The use of culture-based microbiological methods is slow and can only measure the few sulfate-reducing Bacteria (SRB) that can be cultivated. Faster and more accurate techniques for the diagnostics of microbiologically influenced corrosion (MIC) are therefore required.

This paper demonstrates the benefits of applying state-of-the-art molecular microbiology methods (MMM) to the identification and quantification of the microorganisms contributing to corrosion in oil production facilities. For quantification of troublesome microorganisms MMM can be applied directly to solid samples from the oil field without the need for culture media.

The corrosion mechanism was investigated in two different cases: (i) a piece of piping with high corrosion rates from the water outlet of a separator from the Halfdan oil field, and (ii) a similar piece of piping from the Dan oil field with much lower rates of corrosion. The chemical distribution of elements was analysed using X-ray diffraction and the levels of MIC causing microorganisms were determined with qPCR (a DNA-based quantification method).
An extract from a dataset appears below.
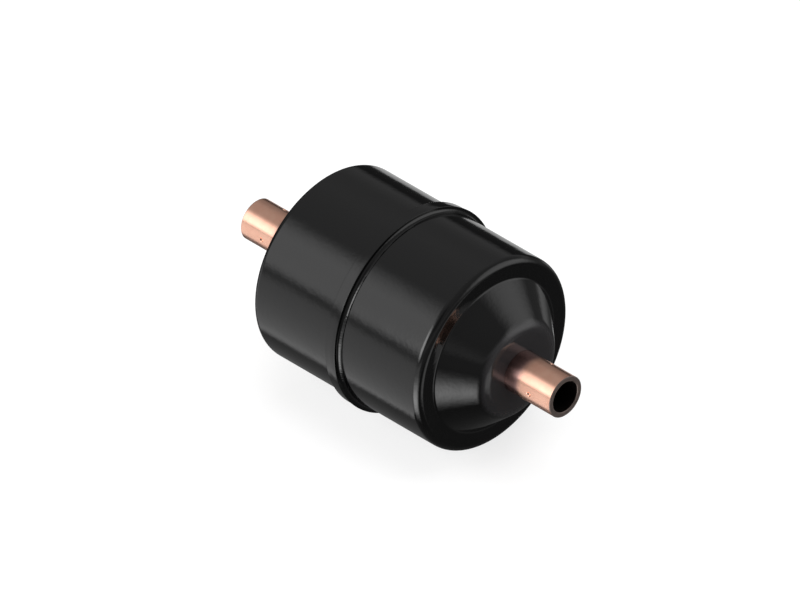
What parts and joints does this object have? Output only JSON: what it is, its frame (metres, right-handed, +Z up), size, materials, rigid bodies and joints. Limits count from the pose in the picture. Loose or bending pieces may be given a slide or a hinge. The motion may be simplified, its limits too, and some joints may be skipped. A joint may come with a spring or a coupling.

The results showed that corrosion in the piping from Halfdan was caused by MIC. The results also showed that not only SRB were involved in the observed MIC. High numbers of sulfate-reducing prokaryotes (SRP) and methanogens were measured in material from the Halfdan separator with high corrosion rates. The methanogens were particular abundant close to the metal/scale interface. The data indicates that the high level of microorganisms in the Halfdan separator speeds up the corrosion process by efficiently consuming hydrogen released during dissolution of iron.

Finally, the paper discusses the strength of applying qPCR as a standardized, high-throughput routine monitoring tool for MIC diagnostics when developing more reliable integrity management programs in the future. This study has shown that the improved molecular microbiological approach to MIC is important when designing and testing remedial actions towards MIC in oil field systems.